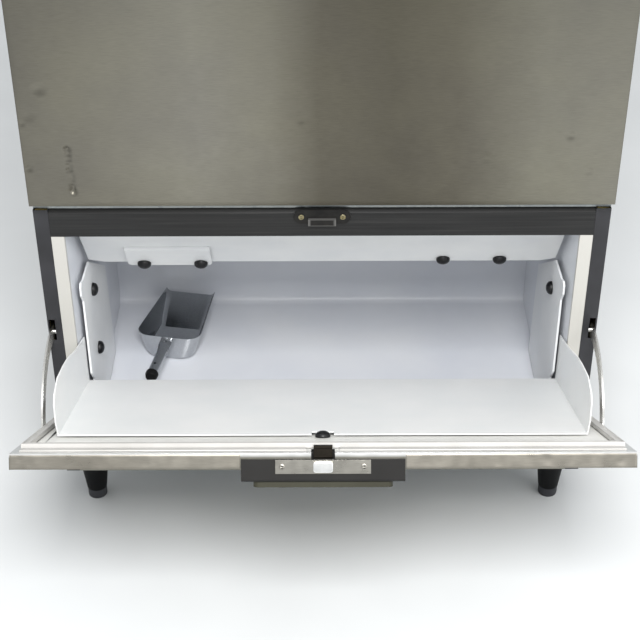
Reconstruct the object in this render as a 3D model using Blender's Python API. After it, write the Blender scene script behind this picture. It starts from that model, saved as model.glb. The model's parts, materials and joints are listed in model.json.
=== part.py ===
"""Cube ice maker with a drop-down bin door, stored open. Metres, +Z up, the front faces -Y.

Every piece is built with the cabinet's front plane at y = 0 and the floor at z = 0. Door pieces are
built in the door's own closed frame, which an empty on the hinge axis turns to the open position.
"""
import math

import bmesh
import bpy
from mathutils import Matrix, Vector

# Shared working sizes
GAP = 0.0003
CUT_OVERRUN = 0.010
SHEET = 0.0012
RIGHT_SIDE = 1
LEFT_SIDE = -1
BOTH_SIDES = (LEFT_SIDE, RIGHT_SIDE)

# Cabinet
CABINET_WIDTH = 1.080
CABINET_DEPTH = 0.640
LEG_HEIGHT = 0.128
BIN_HEIGHT = 0.635
MACHINE_HEIGHT = 0.722
SIDE_WALL = 0.053
REAR_WALL = 0.065
FLOOR_WALL = 0.045
FRONT_WALL = 0.042
LINER_WALL = 0.003
BASE_SHEET = 0.002
LINER_FILLET = 0.018

HALF_WIDTH = CABINET_WIDTH / 2
BIN_TOP = LEG_HEIGHT + BIN_HEIGHT
MACHINE_TOP = BIN_TOP + MACHINE_HEIGHT
INNER_HALF = HALF_WIDTH - SIDE_WALL
LINER_HALF = INNER_HALF + LINER_WALL
INNER_BACK = CABINET_DEPTH - REAR_WALL
LINER_BACK = INNER_BACK + LINER_WALL
INNER_FLOOR = LEG_HEIGHT + FLOOR_WALL
LINER_FLOOR = INNER_FLOOR - LINER_WALL

# Front frame of the bin
POST_WIDTH = 0.028
POST_DEPTH = 0.014
STRIP_HEIGHT = 0.058
STRIP_CHAMFER = 0.008
STRIP_WALL = 0.002
FLANGE_RECESS = 0.0005
POST_INNER = HALF_WIDTH - POST_WIDTH
STRIP_BOTTOM = BIN_TOP - STRIP_HEIGHT

# Door hinge, from the front plane and from the bin's underside
HINGE_FORWARD = 0.010
HINGE_ABOVE_BASE = 0.161
DOOR_OPEN_ANGLE = math.radians(59.95)
HINGE_Z = LEG_HEIGHT + HINGE_ABOVE_BASE

# Sill under the door
SILL_BELOW_HINGE = 0.033
SILL_ABOVE_HINGE = 0.024
SILL_INNER_DROP = 0.022
SILL_BOTTOM = HINGE_Z - SILL_BELOW_HINGE
SILL_TOP = HINGE_Z + SILL_ABOVE_HINGE
SILL_INNER = HINGE_Z - SILL_INNER_DROP

# Door, in its closed frame: origin on the hinge axis, +y into the bin, +z up the door
RIM_SETBACK = 0.001
DOOR_DEPTH = 0.0275
DOOR_BELOW_HINGE = 0.0115
DOOR_HEIGHT = 0.4873
DOOR_RIM_SIDE = 0.026
DOOR_RIM_TOP = 0.0615
DOOR_RIM_BOTTOM = 0.0355
DOOR_LINER_SHEET = 0.0025
DOOR_LINER_RAISE = 0.0018
DOOR_RAISE_INSET = 0.017
RIM_Y = -RIM_SETBACK
DOOR_FRONT_Y = RIM_Y - DOOR_DEPTH
DOOR_BOTTOM = -DOOR_BELOW_HINGE
DOOR_TOP = DOOR_BOTTOM + DOOR_HEIGHT
DOOR_LINER_HALF = HALF_WIDTH - DOOR_RIM_SIDE - GAP
DOOR_LINER_LOW = DOOR_BOTTOM + DOOR_RIM_BOTTOM + GAP
DOOR_LINER_HIGH = DOOR_TOP - DOOR_RIM_TOP - GAP
PLATEAU_Y = RIM_Y + DOOR_LINER_RAISE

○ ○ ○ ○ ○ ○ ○

Set problem => Copy every line verbatim.

Solution for this exercise =>
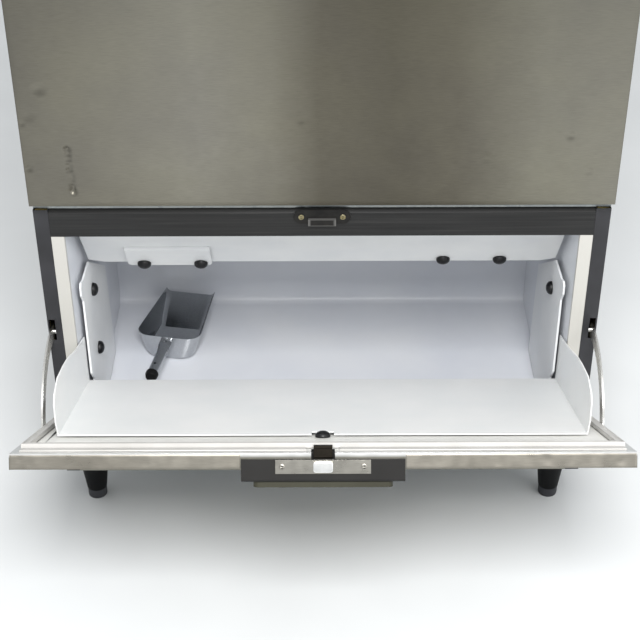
Reconstruct the object in this render as a 3D model using Blender's Python API. After it, write the Blender scene script behind this picture. It starts from that model, saved as model.glb. The model's parts, materials and joints are listed in model.json.
=== part.py ===
"""Cube ice maker with a drop-down bin door, stored open. Metres, +Z up, the front faces -Y.

Every piece is built with the cabinet's front plane at y = 0 and the floor at z = 0. Door pieces are
built in the door's own closed frame, which an empty on the hinge axis turns to the open position.
"""
import math

import bmesh
import bpy
from mathutils import Matrix, Vector

# Shared working sizes
GAP = 0.0003
CUT_OVERRUN = 0.010
SHEET = 0.0012
RIGHT_SIDE = 1
LEFT_SIDE = -1
BOTH_SIDES = (LEFT_SIDE, RIGHT_SIDE)

# Cabinet
CABINET_WIDTH = 1.080
CABINET_DEPTH = 0.640
LEG_HEIGHT = 0.128
BIN_HEIGHT = 0.635
MACHINE_HEIGHT = 0.722
SIDE_WALL = 0.053
REAR_WALL = 0.065
FLOOR_WALL = 0.045
FRONT_WALL = 0.042
LINER_WALL = 0.003
BASE_SHEET = 0.002
LINER_FILLET = 0.018

HALF_WIDTH = CABINET_WIDTH / 2
BIN_TOP = LEG_HEIGHT + BIN_HEIGHT
MACHINE_TOP = BIN_TOP + MACHINE_HEIGHT
INNER_HALF = HALF_WIDTH - SIDE_WALL
LINER_HALF = INNER_HALF + LINER_WALL
INNER_BACK = CABINET_DEPTH - REAR_WALL
LINER_BACK = INNER_BACK + LINER_WALL
INNER_FLOOR = LEG_HEIGHT + FLOOR_WALL
LINER_FLOOR = INNER_FLOOR - LINER_WALL

# Front frame of the bin
POST_WIDTH = 0.028
POST_DEPTH = 0.014
STRIP_HEIGHT = 0.058
STRIP_CHAMFER = 0.008
STRIP_WALL = 0.002
FLANGE_RECESS = 0.0005
POST_INNER = HALF_WIDTH - POST_WIDTH
STRIP_BOTTOM = BIN_TOP - STRIP_HEIGHT

# Door hinge, from the front plane and from the bin's underside
HINGE_FORWARD = 0.010
HINGE_ABOVE_BASE = 0.161
DOOR_OPEN_ANGLE = math.radians(59.95)
HINGE_Z = LEG_HEIGHT + HINGE_ABOVE_BASE

# Sill under the door
SILL_BELOW_HINGE = 0.033
SILL_ABOVE_HINGE = 0.024
SILL_INNER_DROP = 0.022
SILL_BOTTOM = HINGE_Z - SILL_BELOW_HINGE
SILL_TOP = HINGE_Z + SILL_ABOVE_HINGE
SILL_INNER = HINGE_Z - SILL_INNER_DROP

# Door, in its closed frame: origin on the hinge axis, +y into the bin, +z up the door
RIM_SETBACK = 0.001
DOOR_DEPTH = 0.0275
DOOR_BELOW_HINGE = 0.0115
DOOR_HEIGHT = 0.4873
DOOR_RIM_SIDE = 0.026
DOOR_RIM_TOP = 0.0615
DOOR_RIM_BOTTOM = 0.0355
DOOR_LINER_SHEET = 0.0025
DOOR_LINER_RAISE = 0.0018
DOOR_RAISE_INSET = 0.017
RIM_Y = -RIM_SETBACK
DOOR_FRONT_Y = RIM_Y - DOOR_DEPTH
DOOR_BOTTOM = -DOOR_BELOW_HINGE
DOOR_TOP = DOOR_BOTTOM + DOOR_HEIGHT
DOOR_LINER_HALF = HALF_WIDTH - DOOR_RIM_SIDE - GAP
DOOR_LINER_LOW = DOOR_BOTTOM + DOOR_RIM_BOTTOM + GAP
DOOR_LINER_HIGH = DOOR_TOP - DOOR_RIM_TOP - GAP
PLATEAU_Y = RIM_Y + DOOR_LINER_RAISE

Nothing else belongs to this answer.